I hope you dress up as the biggest slut ever.

I hope nothing happens to you bad because of that.

I hope you have a Happy HALLOWEEN!


6 Responses to “This Week In Kristen Stewart Wants IT #I’mNotDressingUp”

  1. tiffanized said

    I dress up all the GD time. Like I don’t put my Halloween costumes away on November 1, I leave them hanging in the closet all year right next to my daily items like cardigans and assless chaps. I don’t really dress slutty because there is an age/BMI where lingerie in public crosses into WTF territory.

    I get drunk all the time too. So Halloween weekend to me is just “weekend”. The rest of you can just enjoy living for the next three days like I do all the time.

  2. KStewBoy said

    I looked in my daughter’s “tickle trunk” for something to wear, but everything’s too darned small.
    Also, I thought I was the only person on earth who has been enjoying Suburgatory. Jane Levy is the reason. She is moving into KS territory. I think she wants it, but I’m not sure yet.

  3. Is it bad form to recycle a costume? I procrastinated and friends changed their minds a dozen times, so I have nothing new to wear and am now left with either being a panda or Michelangelo again. Or some weird hybrid of the two… Teenage Mutant Ninja Panda. Slutty Mutant Ninja Panda? I’m not creative enough for this.

    • tiffanized said

      Naked Mutant Ninja Panda.
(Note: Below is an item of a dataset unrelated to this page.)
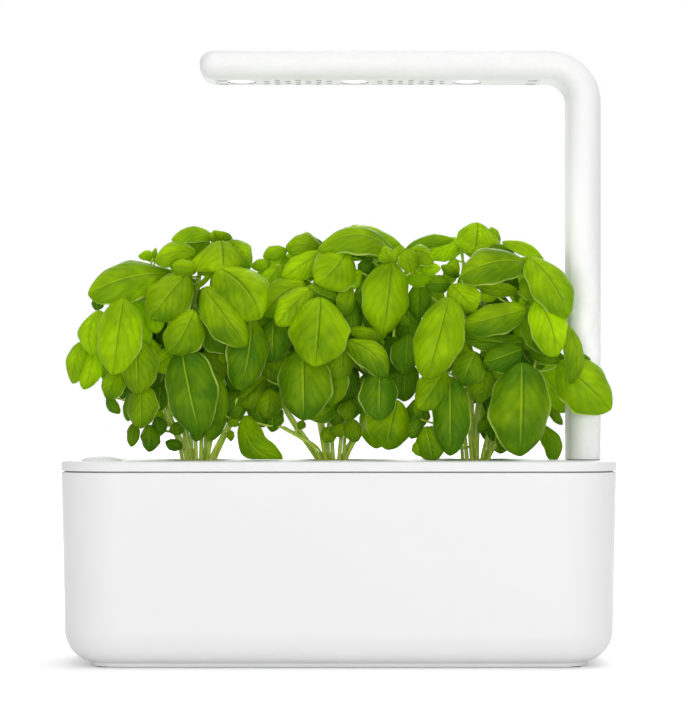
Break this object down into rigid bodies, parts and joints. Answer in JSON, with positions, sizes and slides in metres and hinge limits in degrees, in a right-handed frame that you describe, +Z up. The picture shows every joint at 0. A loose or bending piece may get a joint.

Or naked anything really. Just take your clothes off and go as “Naked ________”.

      • The ONLY problem with that, is that it’s supposed to SNOW here tomorrow night. So it might be a little too chilly to be running around nude… Otherwise it’s a completely flawless suggestion, and I appreciate your genius.

  4. cledbo said

    Ah yes I’d forgotten about this “holiday” of sluttiness and candy. Like Tiff, I’m drunk most weekends anyway, plus I’m usually stuffing myself with chocolates and Skittles at D&D games so Halloween is nothing special.

    As for dressing up, we have the occasional costume party but not nearly as many as I would like. My favourite look is ‘Apparently Classy’ – I have had many a fun night turning up looking like I should be at the Oscars, then proceeding to drink beer and swear like a sailor.